Für ihn ein ganz grandioser Abschied, für Stendal ein herber Verlust. Wir wünschen ihm an dieser Stelle alles Gute für eine erfolgreiche Zukunft, bedanken uns für tolle Vorstellungen und hoffen, dass er irgendwann wieder in der Hansestadt auf der Bühne steht.
Großes Lob auch an Josephine Behrens. Anstatt zu spielen, zelebriert sie förmlich die drei Frauen an der Seite des flüchtigen Hannay. Erotik, Humor, Kessheit und Selbstbewusstsein: Seht her, ich bin’s und genieße es hier zu sein, scheint jede ihre Bewegungen und Mimiken auszudrücken. Klasse und erfrischend.

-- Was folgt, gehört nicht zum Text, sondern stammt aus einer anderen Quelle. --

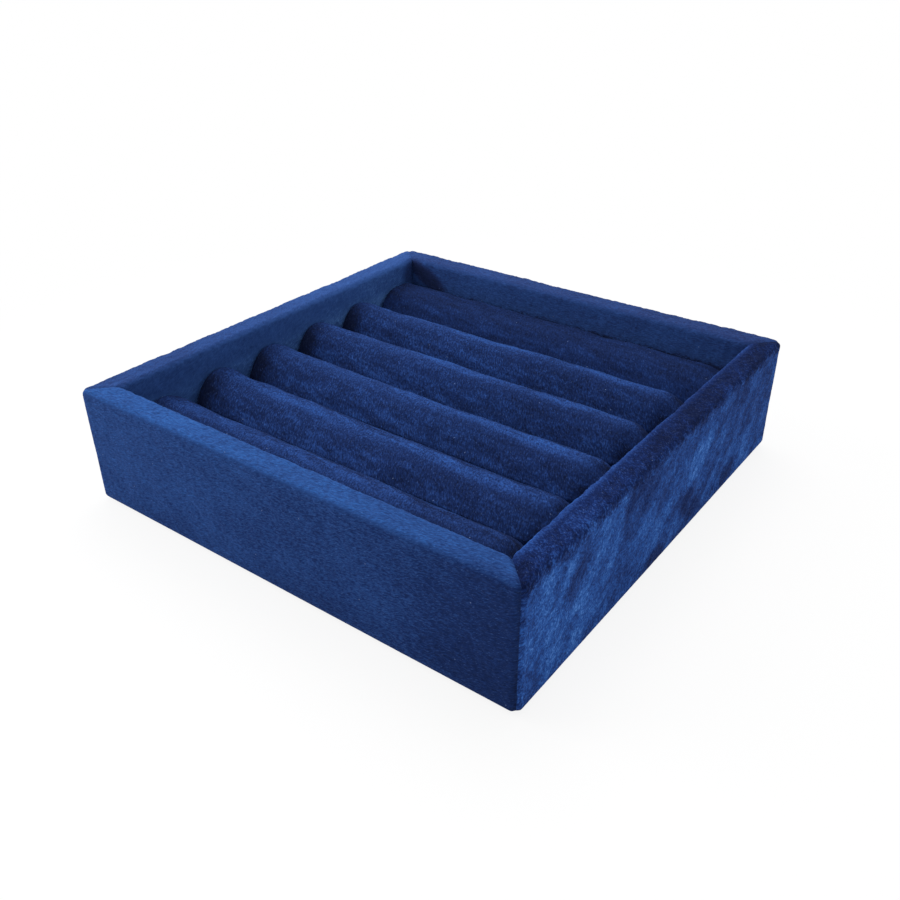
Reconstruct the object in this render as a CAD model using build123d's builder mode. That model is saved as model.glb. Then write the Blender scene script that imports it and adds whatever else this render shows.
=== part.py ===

Ziehen Behrens und Worms bereits alle Register, fällt es schwer für Katrin Steinke und Hannes Liebmann auch die richtigen Lobesworte zu finden. Ja, sie sind alte Hasen auf der Bühne. Und ja, sie können in jede Rolle schlüpfen und sind glaubhaft. Dabei ist es nicht ganz einfach für diesen Abend, die richtigen Worte zu finden. Vielleicht so: „Herzlichen Dank für diesen ausgezeichneten Abend, bei dem aus jeder kleinen Nebenrolle eine Hauptrolle wurde, die voll abging“!

Schwungvoll bis zum letzten Moment.©T.Pfundtner

Fazit: Endlich wieder ein Theaterabend zum Entspannen und Genießen. Ohne irgendetwas hinterfragen oder reflektieren
zu müssen.
Endlich wieder vier Schauspieler auf einer Bühne.
Endlich mal wieder ein Stoff, der alle mitnehmen und begeistern kann.
Sicher, dafür ist die Comedy-Version der „39 Stufen“ der ideale Stoff.
Ihn aber so auf die Bühne zu bringen, wie Dramaturgin Sylvia Martin, Regisseur Urs Schleiff und das gesamte – ja, ausnahmslos das gesamte – Team, es gemacht haben – das hat schon was! Es war tatsächlich ein Abend, der „mitgerissen“ hat.
Jetzt bleibt nur zu hoffen, dass der Sommer kommt, es warm wird, damit alle Vorstellungen bis auf den letzten Platz besetzt sein werden. Wir drücken die Daumen.